As Alan Kay pointed out in this week's Learning Creative Learning session on "Powerful Ideas," there are many difficult concepts (such as calculus) and advanced techniques that have taken all of humanity hundreds of years to figure out. Our knowledge depends upon the knowledge of all those who came before us. (I think this is why, when we talk about education, we tend to make a list of Things Everyone Needs to Know. Intuitively, we equate being well educated with knowing enough about the accumulated knowledge of the world to be able to build upon it.)

So, when play and experimentation are not enough, when we see that our students are stuck and need to tap into the "knowledge of the world" before they can achieve higher levels of understanding and mastery, what is the best way to assist them?

In his written remarks, Powerful Ideas Need Love Too! (1995), Kay recommends creating "an embedded environment with visiting experts." Although he had a school setting in mind, home educators can also create an "embedded environment" with a combination of high quality materials and appropriate role models, as I've described in earlier posts (Nurturing Interest-Based Learning and  Math-Speaking" Adults as Role Models).

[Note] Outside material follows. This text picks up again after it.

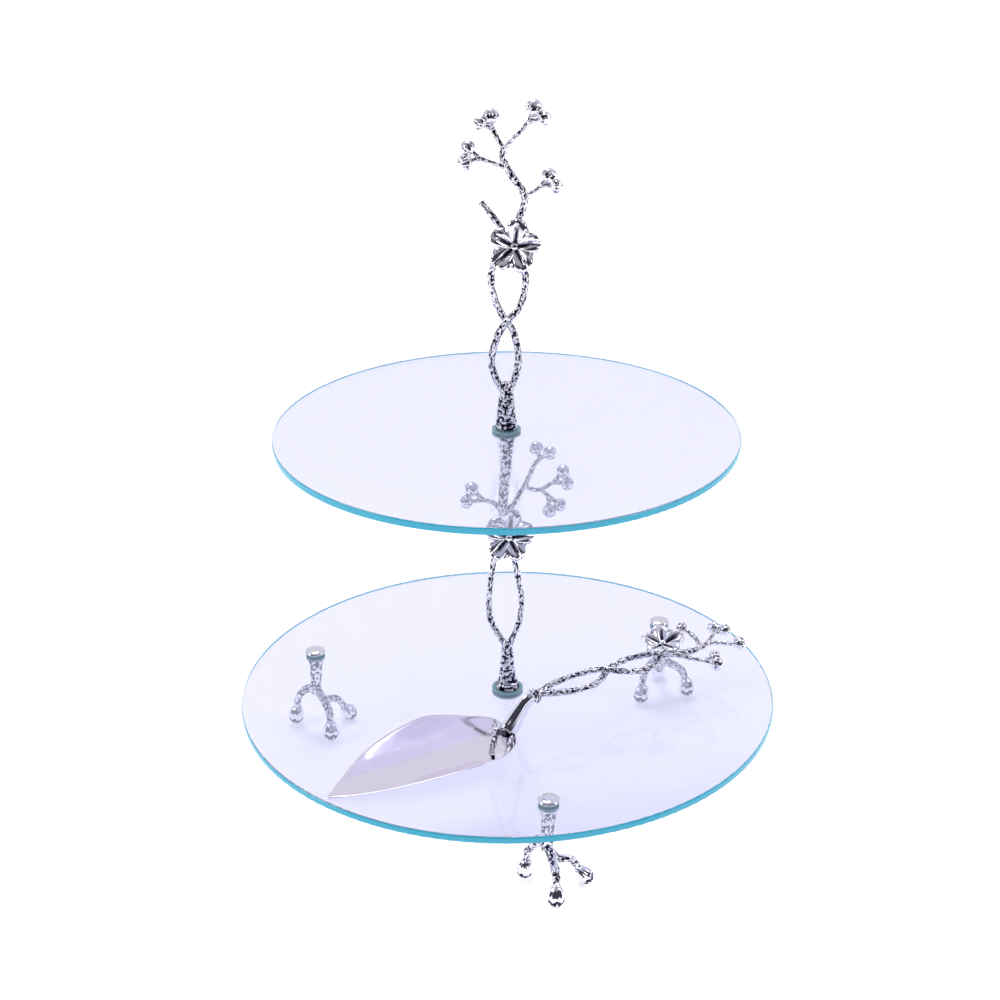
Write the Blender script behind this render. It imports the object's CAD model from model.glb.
import math

import bpy
import numpy as np
from mathutils import Matrix, Vector, kdtree


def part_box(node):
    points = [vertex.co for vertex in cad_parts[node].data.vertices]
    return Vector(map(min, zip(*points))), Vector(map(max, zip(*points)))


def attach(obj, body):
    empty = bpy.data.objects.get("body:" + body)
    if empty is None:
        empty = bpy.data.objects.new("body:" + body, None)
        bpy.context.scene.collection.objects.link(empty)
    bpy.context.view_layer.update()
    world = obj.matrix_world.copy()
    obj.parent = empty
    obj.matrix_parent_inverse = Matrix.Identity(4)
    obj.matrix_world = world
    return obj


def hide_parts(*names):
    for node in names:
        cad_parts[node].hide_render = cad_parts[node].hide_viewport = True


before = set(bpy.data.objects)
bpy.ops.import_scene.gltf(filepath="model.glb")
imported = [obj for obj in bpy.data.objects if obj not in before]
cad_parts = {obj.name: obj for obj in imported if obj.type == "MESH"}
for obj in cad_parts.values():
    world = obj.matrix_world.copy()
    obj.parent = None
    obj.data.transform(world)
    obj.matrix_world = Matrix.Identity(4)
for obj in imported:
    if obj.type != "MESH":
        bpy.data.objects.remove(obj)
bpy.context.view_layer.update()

# Two-tier glass cake stand with cast blossom branches, and its cake server.
# Settings are in millimetres and degrees; everything is turned to metres as it is made.

mm = 0.001
stage = bpy.context.scene.collection


def hexColour(code):
    # sRGB hex to linear
    parts = [int(code[i:i + 2], 16) / 255 for i in (1, 3, 5)]
    return tuple(c / 12.92 if c <= 0.04045 else ((c + 0.055) / 1.055) ** 2.4 for c in parts) + (1.0,)


def addNode(tree, kind, props=None, sockets=None):
    # adds a node, sets its properties, and fills or links its inputs
    node = tree.nodes.new(kind)
    for name, value in (props or {}).items():
        setattr(node, name, value)
    for name, value in (sockets or {}).items():
        if isinstance(value, bpy.types.NodeSocket):
            tree.links.new(value, node.inputs[name])
        else:
            node.inputs[name].default_value = value
    return node


# Materials

def newMaterial(name):
    material = bpy.data.materials.new(name)
    material.use_nodes = True
    tree = material.node_tree
    tree.nodes.clear()
    return material, tree


def castNickel():
    # bright nickel plate on a bark-textured casting: mirror on the ridges, dark oxide in the furrows
    look = {"bright": "#ECECF2", "dark": "#1F1D38", "pitSize": 0.9, "pitShare": 0.55, "wearSize": 2.4,
            "furrowFrom": 0.36, "furrowTo": 0.62, "bump": 0.16, "bumpStrength": 0.55, "polish": 0.14,
            "dull": 0.38}
    material, tree = newMaterial("castNickelPlate")
    place = addNode(tree, "ShaderNodeTexCoord")
    bark = addNode(tree, "ShaderNodeAttribute", {"attribute_name": "bark"})
    pits = addNode(tree, "ShaderNodeTexNoise", {}, {"Vector": place.outputs["Object"],
                                                    "Scale": 1000 / look["pitSize"],
                                                    "Detail": 3.0, "Roughness": 0.6})
    fine = addNode(tree, "ShaderNodeTexNoise", {}, {"Vector": place.outputs["Object"],
                                                    "Scale": 1000 / look["wearSize"],
                                                    "Detail": 2.0})
    depth = addNode(tree, "ShaderNodeMath", {"operation": "MULTIPLY_ADD"},
                    {0: pits.outputs["Fac"], 1: look["pitShare"], 2: bark.outputs["Fac"]})
    furrow = addNode(tree, "ShaderNodeMapRange", {"interpolation_type": "SMOOTHSTEP"},
                     {"Value": depth.outputs[0], "From Min": look["furrowFrom"],
                      "From Max": look["furrowTo"]})
    tint = addNode(tree, "ShaderNodeMix", {"data_type": "RGBA"},
                   {"Factor": furrow.outputs["Result"], "A": hexColour(look["dark"]),
                    "B": hexColour(look["bright"])})
    rough = addNode(tree, "ShaderNodeMapRange", {}, {"Value": fine.outputs["Fac"], "From Min": 0.3,
                                                     "From Max": 0.7,
                                                     "To Min": look["polish"], "To Max": look["dull"]})
    bump = addNode(tree, "ShaderNodeBump", {}, {"Height": pits.outputs["Fac"],
                                                "Strength": look["bumpStrength"],
                                                "Distance": look["bump"] * mm})
    metal = addNode(tree, "ShaderNodeBsdfPrincipled", {}, {
        "Base Color": tint.outputs["Result"], "Metallic": 1.0, "Roughness": rough.outputs["Result"],
        "Normal": bump.outputs["Normal"]})
    addNode(tree, "ShaderNodeOutputMaterial", {}, {"Surface": metal.outputs["BSDF"]})
    return material


def petalNickel():
    # nickel plate burnished on the petals: smooth ribs, with the valleys between them left dark
    look = {"bright": "#ECECF1", "dark": "#211F36", "grain": 0.7, "grainShare": 0.4,
            "valleyFrom": 0.3, "valleyTo": 0.62, "polish": 0.05, "dull": 0.16, "bump": 0.06,
            "bumpStrength": 0.25}
    material, tree = newMaterial("burnishedNickelPlate")
    place = addNode(tree, "ShaderNodeTexCoord")
    bark = addNode(tree, "ShaderNodeAttribute", {"attribute_name": "bark"})
    grain = addNode(tree, "ShaderNodeTexNoise", {}, {"Vector": place.outputs["Object"],
                                                     "Scale": 1000 / look["grain"], "Detail": 2.0})
    mixed = addNode(tree, "ShaderNodeMath", {"operation": "MULTIPLY_ADD"},
                    {0: grain.outputs["Fac"], 1: look["grainShare"], 2: bark.outputs["Fac"]})
    valley = addNode(tree, "ShaderNodeMapRange", {"interpolation_type": "SMOOTHSTEP"},
                     {"Value": mixed.outputs[0], "From Min": look["valleyFrom"],
                      "From Max": look["valleyTo"]})
    tint = addNode(tree, "ShaderNodeMix", {"data_type": "RGBA"},
                   {"Factor": valley.outputs["Result"], "A": hexColour(look["dark"]),
                    "B": hexColour(look["bright"])})
    rough = addNode(tree, "ShaderNodeMapRange", {}, {"Value": grain.outputs["Fac"], "From Min": 0.3,
                                                     "From Max": 0.7, "To Min": look["polish"],
                                                     "To Max": look["dull"]})
    bump = addNode(tree, "ShaderNodeBump", {}, {"Height": grain.outputs["Fac"],
                                                "Strength": look["bumpStrength"],
                                                "Distance": look["bump"] * mm})
    metal = addNode(tree, "ShaderNodeBsdfPrincipled", {}, {
        "Base Color": tint.outputs["Result"], "Metallic": 1.0, "Roughness": rough.outputs["Result"],
        "Normal": bump.outputs["Normal"]})
    addNode(tree, "ShaderNodeOutputMaterial", {}, {"Surface": metal.outputs["BSDF"]})
    return material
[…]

A home educator's "visiting experts" are the martial arts instructors, music and art teachers, librarians, professional writers, lawyers, police and fire officers, veterinarians, nurses, and many others who share their expertise with us. We may also turn to the public school teachers who work as tutors on the side: my son—formerly a "stuck" writer— looks forward to his weekly meetings with a talented young English teacher who facilitates a writing workshop for homeschooled teens. (It's hard to tell who enjoys the experience more, the teacher or the students.)
"When freedom, choice and individuality are introduced into teaching, it can be wonderful for everyone involved."—Grace Llewellyn, The Teenage Liberation Handbook, p. 67
"Visiting experts" don't replace playing, experimenting and tinkering; they enrich it. The expert's role is to help students see what they might have missed, to share knowledge that will get students to the next level in their thinking and learning.